Visibility varies by season and recent weather. In autumn (March to May) conditions are typically very clear — I had 10 to 15 metres of visibility on my visit. Expect to see coral trout, parrotfish, batfish, and if you're patient, reef sharks cruising the sandy margins. The operator provides snorkel gear, fins, and stinger suits (essential during jellyfish season, roughly November through May). If you have prescription lenses or prefer your own mask, bring it.

The low-slung hull of the inflatable makes re-boarding after snorkelling easy compared to larger vessels — there's a rear swim platform and the crew helps pull you up. This matters more than you'd expect after 30 minutes in the water.

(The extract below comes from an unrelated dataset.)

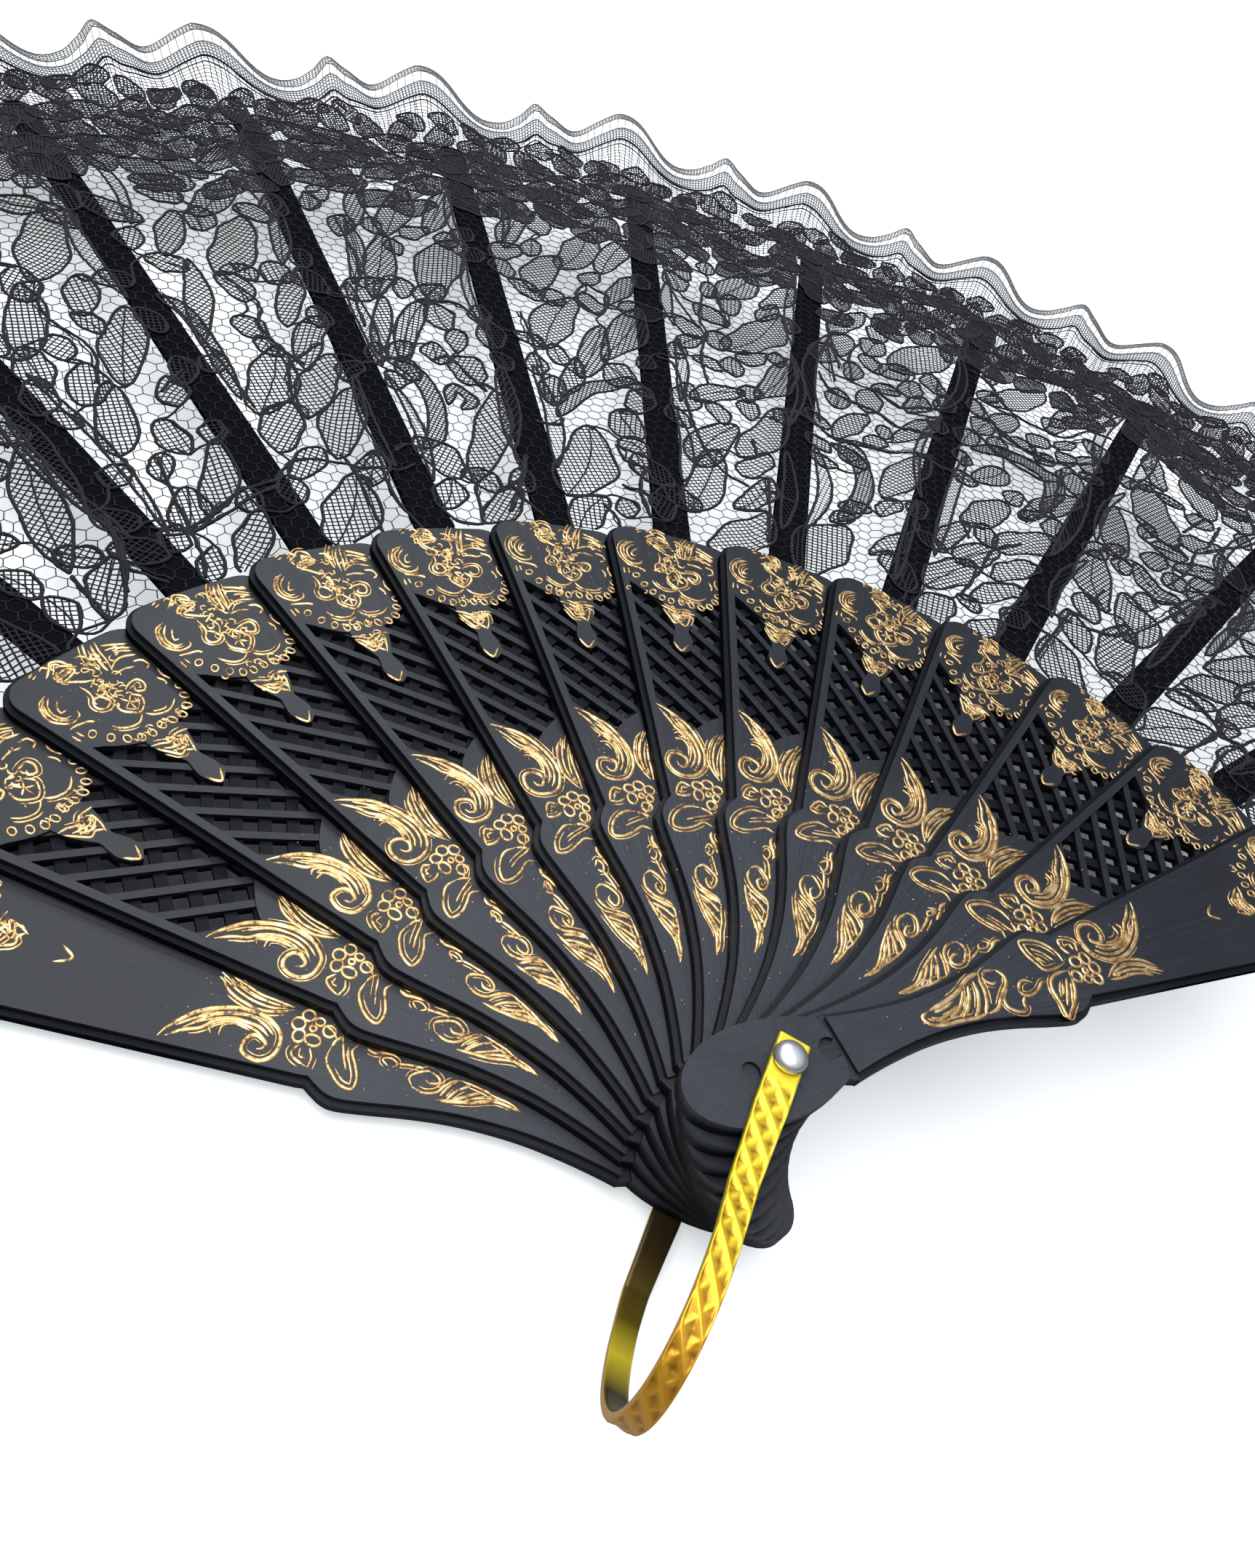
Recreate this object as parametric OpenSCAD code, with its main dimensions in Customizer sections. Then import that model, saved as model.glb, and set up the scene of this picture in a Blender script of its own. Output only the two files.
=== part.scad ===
// Folding hand fan: pierced sticks on one rivet, a lace leaf, and a bail loop.
// Origin: centre of the rivet's back face, the lowest point when the fan lies
// down.  +Z out of the front face along the rivet, +Y along the middle of the
// open fan, +X to the right.
// Each stick lies flat in its own layer of the stack.
// Name endings: _r radius from the pivot, _d diameter, _w width, _hw half width,
// _t thickness or height in Z.  corner_r is the corner's own radius.

/* [Opening] */
// Angle between neighbouring sticks when the fan is open (degrees)
spread = 10.9; // [9:0.1:11.2]
// Direction the bail loop hangs in, measured from +X (degrees)
loop_dir = 239; // [200:1:330]

/* [Stack] */
// Height of one stick layer in the stack
pitch = 2.0; // [1.95:0.05:2.3]
// Free gap between two neighbouring heads
gap = 0.06; // [0.04:0.01:0.10]
// Height of the blade's face
blade_t = 1.85; // [1.7:0.05:1.85]
// Height of the ledge that runs round the blade's face
ledge_t = 1.1; // [0.95:0.05:1.25]
// Width of that ledge
ledge_w = 0.7; // [0.3:0.05:0.8]

/* [Stick outline] */
// Distance from the pivot to the top edge of the blade
blade_r = 99; // [97:0.5:102]
// Half of the blade's included angle (degrees)
blade_half = 6.4; // [6.0:0.1:6.8]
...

Practical Advice for Booking

Ocean Rafting tours can be booked directly through their website or through the booking agents that line the Airlie Beach Esplanade. Direct booking avoids the commission mark-up. Check the Tourism and Events Queensland Whitsundays page for seasonal advice — cyclone season (December through April) can occasionally disrupt departures, though Ocean Rafting's smaller boats sometimes operate when larger vessels can't.

What to Bring

  • Sunscreen (reef-safe formulas preferred — the crew will remind you)
  • A change of clothes in a dry bag — you will get wet
  • Reef-safe sunscreen and a rash vest if you burn easily
  • A small amount of cash for any extras at the bar on longer tours
  • Seasickness tablets if you're prone — the inflatable ride can be lively in 15-knot winds

Who Is It Best For?

The format suits active travellers who want more time in and around the water than on a deck with a beer. Families with children over around eight years old generally do well. Older guests sometimes find the ride uncomfortable — the inflatables absorb less wave energy than a monohull or catamaran, so if you have a bad back or joint issues, a larger vessel tour might serve you better.

If you're weighing up whether to spend your Whitsundays day on an Ocean Rafting inflatable versus a sailing catamaran, the honest answer is: the raft gets you closer to the water and covers more distance faster, while a catamaran gives you more shade and a gentler ride. Both visit the same headline locations. Book early during Queensland school holidays — departures sell out a week or more ahead. And if the forecast shows winds above 20 knots, don't be surprised if the tour adjusts its route — the crew make those calls conservatively, and that's the right approach on open water.